Patterson examines the evolution of four computing techologies over 25 years from ~1980 and the increasing disparity between "latency" (like disk access time) and "bandwidth" (throughput):
  • Disks
  • Memory (RAM)
  • LANs (local Networking)
  • CPUs
He  neglects "backplanes", PCI etc, Graphic sub-systems/Video interfaces and non-LAN peripheral interconnection.

He argues there are 3 ways to cope with "Latency lagging Bandwidth":
  • Caching (substitute different types of capacity)
  • Replication (leverage capacity)
  • Prediction (leverage bandwidth)
Whilst  Patterson doesn't attempt to forecast the limits of technologies like Kryder, he provides an extremely important and useful insight:
If everything improves at the same rate, then nothing really changes
When rates vary, require real innovation
In this new milieu, Software and System designers will have to step-up to build systems that are effective and efficient, and any speed improvements will only come from better software.

There is an effect that will dominate bandwidth improvement, especially in networking and interconnections (backplanes, video, CPU/GPU and peripheral interconnects):
the bandwidth-distance product
This affects both copper and fibre-optic links. Using a single technology, a 10-times speed-up shortens the effective distance 10-times. Well know in transmission line theory.

For LANs to go from 10Mbps to 100Mbps to 1Gbps, higher-spec cable (Cat 4, Cat 5, Cat 5e/6) had to be used. Although 40Gbps and 100Gbps Ethernet have been agreed and ratified, I expect these speeds will only ever be Fibre Optic. Copper versions will either be very limited in length (1-3m) or use very bulk, heavy and expensive cables: worse in every dimension than fibre.

See the "International Technology Roadmap for Semiconductors" for the expert forecasts of the underlying Silicon Fabrication technologies, currently out to 2024. There is a lot of detail in there.

The one solid prediction I have is Kryder's 7Tb/platter.
A 32 times increase in bit-areal density, Or 5 doublings of capacity.
This implies the transfer rate of disks will increase 5-6 times, given there's no point in increasing rotational speed, to roughly 8Gbps. Faster than "SATA 3.0" (6Gbps) but within the current cable limits. Maintaining the current "headroom" would require a 24Gbps spec - needing a new generation of cable.
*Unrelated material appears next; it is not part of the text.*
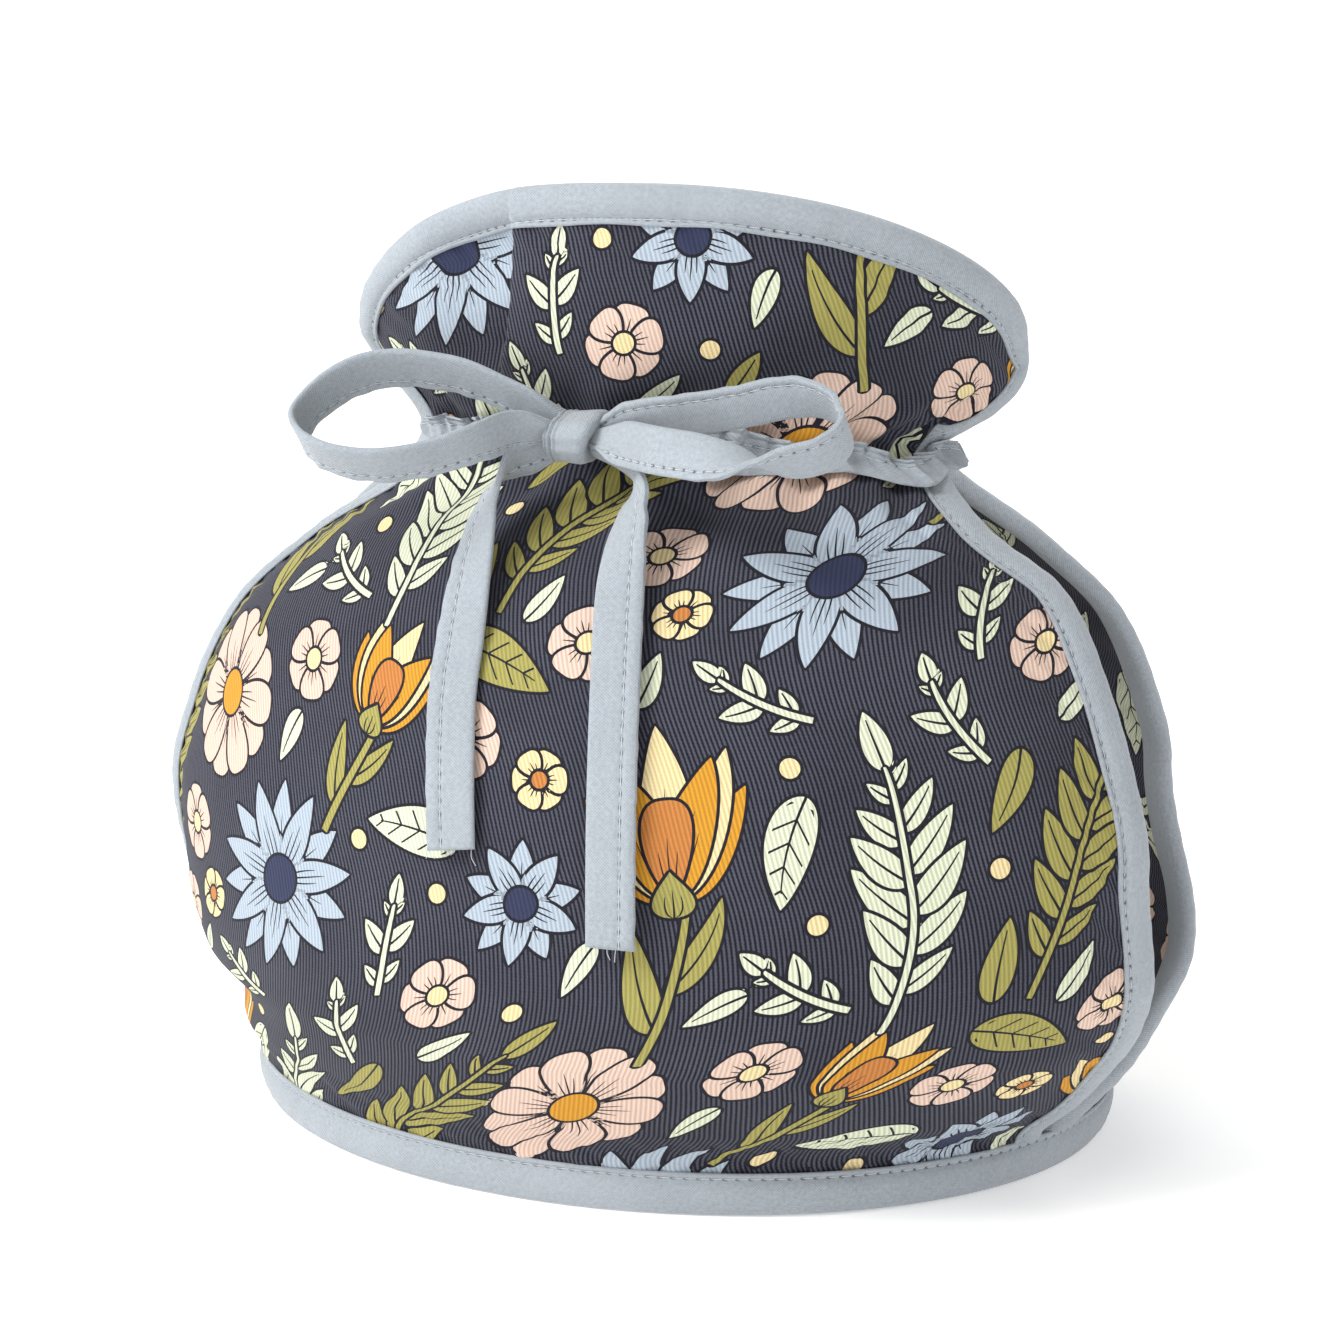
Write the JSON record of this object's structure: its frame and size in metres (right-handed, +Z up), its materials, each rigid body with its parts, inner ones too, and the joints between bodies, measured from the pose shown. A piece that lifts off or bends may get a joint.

The SATA Express standard/proposal of 16Gbps might work.

There are three ways disk connectors could evolve:
  • SATA/SAS (copepr) at 10-20Gbps
  • Fibre Optic
  • Thunderbolt (already 2 * 10Gbps)
Which type to dominate will be determined by the Industry, particularly the major Vendors.

The disk "scan time" (to fully populate a drive) at 1GB/sec, will be about 2hours/platter. Or 6 hours for a 20Tb laptop drive, or 9 hours for a 30Tb server class drive. [16 hours if 50TB drives are packaged in 3.5" (25.4mm thick) enclosures].  Versus the ~65 minutes for a 500Gb drive now.

There is one unequivocal outcome:
Populating a drive using random I/O, as we now do via filesystems, is not an option. Random I/O is 10-100 times slower than streaming/sequential I/O. It's not good enough to take a month or two to restore a single drive, when 1-24 hours are the real business requirements.

Also, for laptops and workstations with large drives (SSD or HDD), they will require 10Gbps networking as a minimum. This may be Ethernet or the much smaller and available Thunderbolt.

A caveat: This piece isn't "Evolutions' End", but "(Silicon) Revolutions' End". Hardware Engineers are really smart folk, they will keep innovating and providing Bigger, Faster, Better hardware. Just don't expect the rates of increase to be nearly as fast. Moores' Law didn't get repealed in 2003, the rate-of-doubling changed...

Why should anyone care? is really: Who should care?

If you're a consumer of technology or a mid-tier integrator, very little of this will matter. In the same way that now when buying a motor vehicle, you don't care about the particular technologies under the hood, just what it can do versus your needs and budget.

People designing software and systems, the businesses selling those technology/services and Vendors supplying parts/components hardware or software that others build upon, will be intimately concerned with the changes wrought by Revolutions End.

One example is provided above:
 backing up and restoring disks can no longer be a usual filesystem copy. New techniques are required.